▶ Information supplied

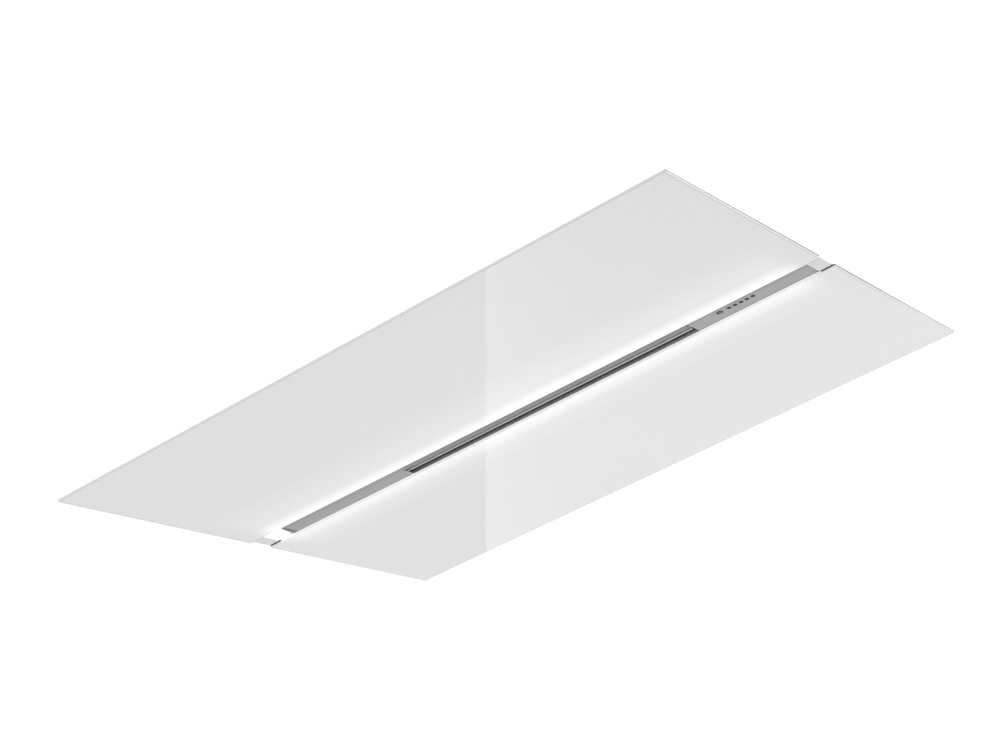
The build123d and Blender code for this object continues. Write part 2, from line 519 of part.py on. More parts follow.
def pan():
    p = bx(-PAN_X, PAN_X, PAN_Y0, PAN_Y1, GLASS_T, PAN_TOP)
    p -= bx(-PAN_X + PAN_T, PAN_X - PAN_T, PAN_Y0 + PAN_T, PAN_Y1 - PAN_T, GLASS_T + PAN_T, PAN_TOP + 1)
    p += bx(-PAN_X, PAN_X, PAN_Y0, PAN_Y0 + 16, PAN_TOP - PAN_T, PAN_TOP)
    for x in HINGE_XS:
        p -= bx(x - 27, x + 27, PAN_Y1 - 2, PAN_Y1 + 1, GLASS_T + PAN_T, PAN_TOP + 1)
    # pressed stiffening ribs across the pan
    for x in (-320, -160, 160, 320):
        p += bx(x - 0.4, x + 0.4, PAN_Y0 + PAN_T, PAN_Y1 - PAN_T, GLASS_T + PAN_T, 10)
    return p


def hinge_leaf(x):
    l = bx(x - 25, x + 25, 352, 393.8, GLASS_T + PAN_T, 6.0)
    for a, b in ((-25, -10), (10, 25)):
        l += bx(x + a, x + b, 393, HINGE_Y, GLASS_T + PAN_T, 6.0)
        l += cx(x + a, x + b, HINGE_Y, HINGE_Z, HINGE_RING)
    l -= cx(x - 30, x + 30, HINGE_Y, HINGE_Z, HINGE_PIN_R + HINGE_PLAY)
    return l


def hinge_bracket(x):
    b = bx(x - 25, x + 25, 382.5, 394.0, 8.8, FLANGE_Z)
    b += bx(x - 9.5, x + 9.5, 393, HINGE_Y, 8.0, FLANGE_Z)
    b += cx(x - 9.5, x + 9.5, HINGE_Y, HINGE_Z, HINGE_RING)
    b -= bx(x - 10, x + 10, HINGE_Y, HINGE_Y + 5, 9.1, 12)
    b -= cx(x - 30, x + 30, HINGE_Y, HINGE_Z, HINGE_PIN_R)
    return b


def led_profile():
    p = bx(-LED_X, LED_X, LED_Y0, LED_Y1, GLASS_T, LED_TOP)
    p -= bx(-LED_X - 1, LED_X + 1, LED_Y0 + 1, LED_Y1 - 1, GLASS_T - 1, LED_TOP - 1)
    return p


def led_strip():
    s = bx(-LED_X + 4, LED_X - 4, LED_Y0 + 2, LED_Y1 - 2, LED_TOP - 1.6, LED_TOP - 1)
    n = 56
    for k in range(n):
        x = -LED_X + 12 + (2 * LED_X - 24) * k / (n - 1)
        s += bx(x - 1.4, x + 1.4, (LED_Y0 + LED_Y1) / 2 - 1.75, (LED_Y0 + LED_Y1) / 2 + 1.75, LED_TOP - 2.4, LED_TOP - 1.5)
    return s


def led_diffuser():
    return bx(-LED_X + 1, LED_X - 1, LED_Y0 + 1, LED_Y1 - 1, GLASS_T, GLASS_T + 1.2)


for name, make in (("glass", glass), ("panel_pan", pan), ("led_profile", led_profile), ("led_strip", led_strip), ("led_diffuser", led_diffuser)):
    piece = make()
    save(name + "_back", piece)
    save(name + "_front", flip(piece))
leaves = [hinge_leaf(x) for x in HINGE_XS]
save("hinge_leaves_back", group(leaves))
save("hinge_leaves_front", group([flip(l) for l in leaves]))
held = [hinge_bracket(x) for x in HINGE_XS]
save("hinge_brackets", group(held + [flip(b) for b in held]))
pins = [cx(x - 25, x + 25, HINGE_Y, HINGE_Z, HINGE_PIN_R) for x in HINGE_XS]
save("hinge_pins", group(pins + [flip(p) for p in pins]))

# --- all screws in one node ------------------------------------------------------------------------
for p in BRACKET_SCREWS + FLANGE_SCREWS:
    screw(*p, (0, 0, -1))
for p, d in LID_SCREWS + COLLAR_SCREWS + DECK_SCREWS + RAIL_SCREWS + ELEC_SCREWS + MOTOR_SCREWS + VOLUTE_SCREWS:
    screw(*p, d)
save("housing_screws", group(screws))
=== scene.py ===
import json
import math
import random

import bmesh
import bpy
from mathutils import Matrix, Vector


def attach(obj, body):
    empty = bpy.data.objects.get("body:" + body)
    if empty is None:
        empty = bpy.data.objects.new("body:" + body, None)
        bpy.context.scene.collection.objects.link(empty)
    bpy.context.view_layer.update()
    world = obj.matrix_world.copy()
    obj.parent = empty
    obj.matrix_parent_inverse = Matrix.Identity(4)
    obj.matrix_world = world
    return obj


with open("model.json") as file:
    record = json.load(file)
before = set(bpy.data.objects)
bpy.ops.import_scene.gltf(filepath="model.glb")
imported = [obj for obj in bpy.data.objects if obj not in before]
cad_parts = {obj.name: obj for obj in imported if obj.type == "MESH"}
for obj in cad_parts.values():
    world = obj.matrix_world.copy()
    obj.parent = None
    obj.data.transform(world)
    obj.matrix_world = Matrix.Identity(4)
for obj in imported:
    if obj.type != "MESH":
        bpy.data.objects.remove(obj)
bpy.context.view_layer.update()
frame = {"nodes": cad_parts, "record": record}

MM = 0.001
N = frame["nodes"]
random.seed(11)

# ---------------------------------------------------------------------------
# camera: stands below and in front of the hood, at the photograph's angle
# ---------------------------------------------------------------------------
scene = bpy.context.scene
CAM_AT = (1379.38, -2293.50, -1107.84)
RIGHT = (0.805528, 0.544503, -0.233754)
DOWN = (-0.409317, 0.226061, -0.883943)
FORWARD = (-0.428467, 0.807721, 0.404973)
cam_data = bpy.data.cameras.new("camera")
cam = bpy.data.objects.new("camera", cam_data)
scene.collection.objects.link(cam)
turn = Matrix((
    (RIGHT[0], -DOWN[0], -FORWARD[0], CAM_AT[0] * MM),
    (RIGHT[1], -DOWN[1], -FORWARD[1], CAM_AT[1] * MM),
    (RIGHT[2], -DOWN[2], -FORWARD[2], CAM_AT[2] * MM),
    (0, 0, 0, 1),
))
cam.matrix_world = turn
cam_data.sensor_width = 36.0
cam_data.lens = 74.5435
cam_data.shift_x = -0.110
cam_data.shift_y = -0.035
cam_data.clip_start = 0.05
cam_data.clip_end = 200.0
scene.camera = cam
scene.view_settings.view_transform = "Standard"
scene.view_settings.look = "None"
scene.view_settings.exposure = 0.0
scene.view_settings.gamma = 1.0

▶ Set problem
Give back, word for word, only the lines above from the line holding "# --- all screws" to the line holding "before = set(bpy.data.objects)", both included.

▶ Answer in full
# --- all screws in one node ------------------------------------------------------------------------
for p in BRACKET_SCREWS + FLANGE_SCREWS:
    screw(*p, (0, 0, -1))
for p, d in LID_SCREWS + COLLAR_SCREWS + DECK_SCREWS + RAIL_SCREWS + ELEC_SCREWS + MOTOR_SCREWS + VOLUTE_SCREWS:
    screw(*p, d)
save("housing_screws", group(screws))
=== scene.py ===
import json
import math
import random

import bmesh
import bpy
from mathutils import Matrix, Vector


def attach(obj, body):
    empty = bpy.data.objects.get("body:" + body)
    if empty is None:
        empty = bpy.data.objects.new("body:" + body, None)
        bpy.context.scene.collection.objects.link(empty)
    bpy.context.view_layer.update()
    world = obj.matrix_world.copy()
    obj.parent = empty
    obj.matrix_parent_inverse = Matrix.Identity(4)
    obj.matrix_world = world
    return obj


with open("model.json") as file:
    record = json.load(file)
before = set(bpy.data.objects)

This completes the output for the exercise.